= Brahma Dev Sharma =

Indian civil servant and tribal rights activist (1931–2015)

Brahma Dev Sharma (19 June 1931 – 6 December 2015) was an Indian bureaucrat, academic, and social activist known for his advocacy of the rights of Adivasis, Dalits, farmers, and other marginalized communities. A former Indian Administrative Service officer, he played a key role in the development of tribal policy in India, including the conceptualization of the Tribal Sub-Plan, and was instrumental in the drafting of the Panchayats (Extension to Scheduled Areas) Act, 1996 and the Scheduled Tribes and Other Traditional Forest Dwellers (Recognition of Forest Rights) Act, 2006.

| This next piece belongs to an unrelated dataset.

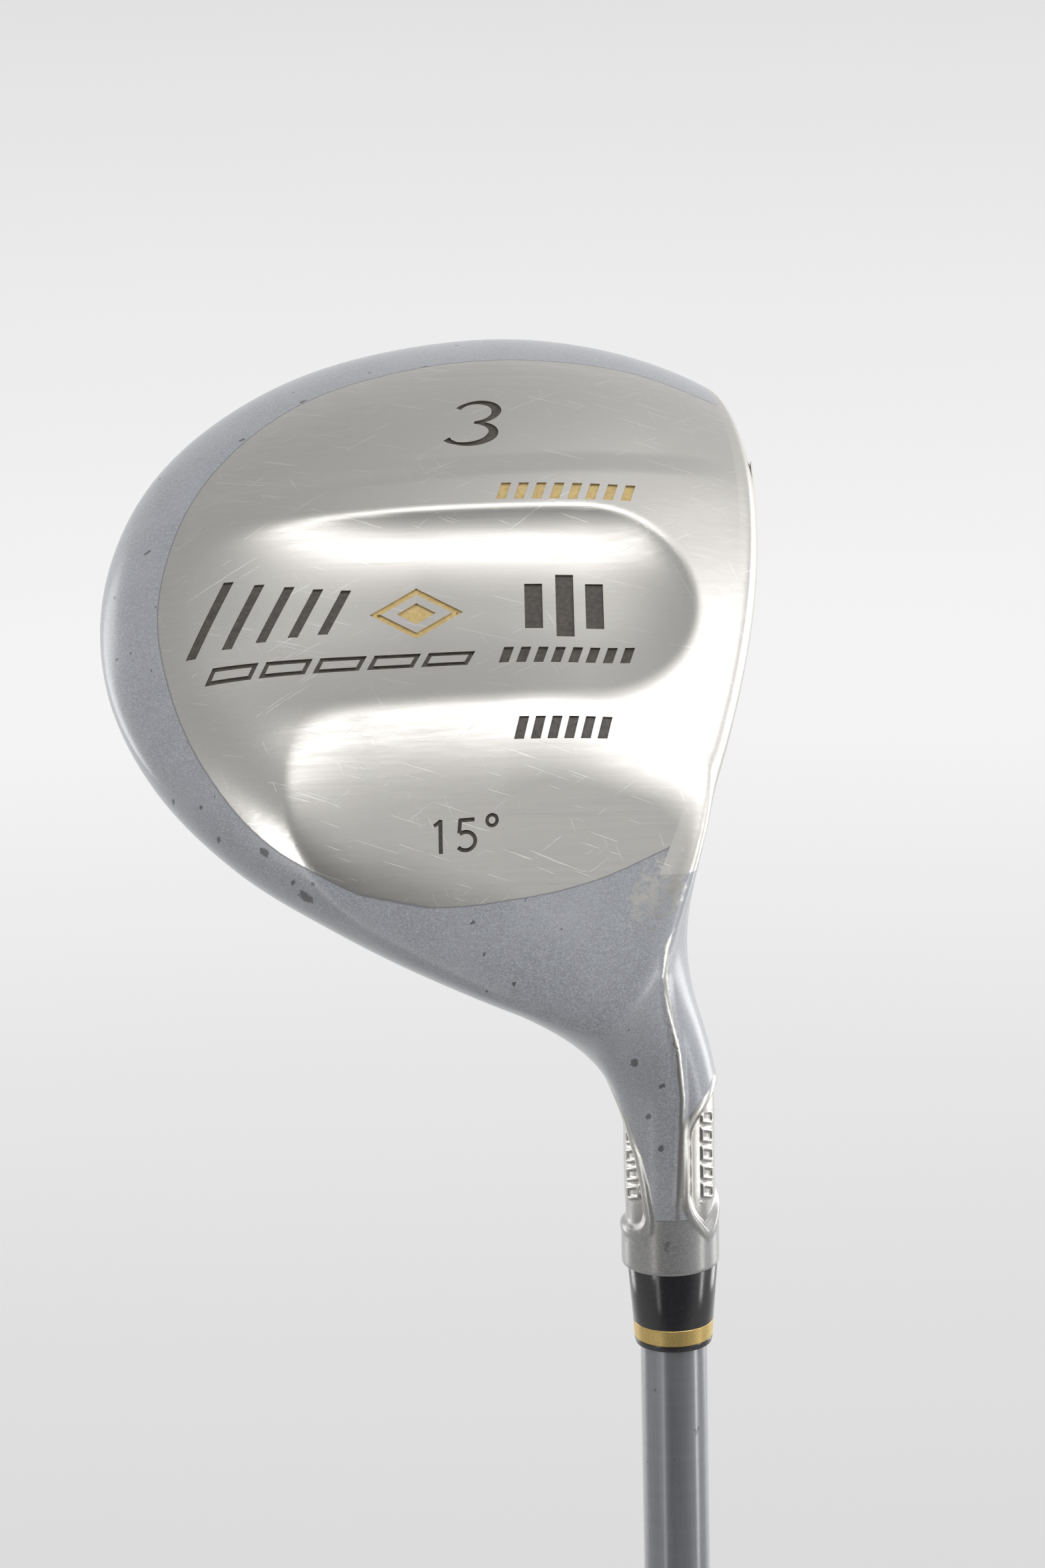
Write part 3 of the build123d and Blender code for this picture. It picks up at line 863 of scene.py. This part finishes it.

==Early life and education==
Sharma was born on 19 June 1931 in Shahjahanpur, Uttar Pradesh. He obtained a doctorate in mathematics from Banaras Hindu University and began his career as a lecturer at BITS Pilani before joining the Indian Administrative Service in 1956.

==Career==

===Collector of Bastar===
As district collector of Bastar in the 1960s, Sharma rejected a corporate-driven model of development that proposed large-scale pine plantations in tribal lands. He insisted that development must be rooted in the needs and aspirations of the tribal people themselves.

===Policy initiatives===
While serving in the Government of India, Sharma conceptualized the Tribal Sub-Plan (TSP), which earmarked funds specifically for tribal areas within development programs. He also served as Vice-Chancellor of the North-Eastern Hill University (1981–1986) and later as Commissioner for Scheduled Castes and Scheduled Tribes (1986–1991), where he authored several influential reports, including contributions to the Bhuria Committee.

Sharma was a key figure in shaping two landmark legislations: the PESA and the Scheduled Tribes and Other Traditional Forest Dwellers (Recognition of Forest Rights) Act, 2006. His work helped embed principles of self-governance and resource rights for tribal communities into law.

==Activism==
After voluntarily retiring from the IAS in 1981, Sharma became involved in grassroots initiatives. In 1992, he founded the Bharat Jan Andolan, a national movement that represented the rights of peasants, and workers.

Sharma also played a mediator role in several high-stakes situations, including the 2012 release of Bastar district collector Alex Paul Menon, who had been kidnapped by Maoists. He warned the Indian government in 2010 of a "warlike situation" developing in tribal areas due to neglect of constitutional protections.

==Publications==

=== Journal articles ===

- Sharma, B. Dev (1957). "Stresses due to a nucleus of thermo-elastic strain (i) in an infinite elastic solid with spherical cavity and (ii) in a solid elastic sphere"

=== Books ===
- The Web of Poverty
- Tribal Development: The Concept and the Frame, and
- Dalits Betrayed, among others.

==Death==
Sharma died on 6 December 2015 at his home in Gwalior at the age of 86.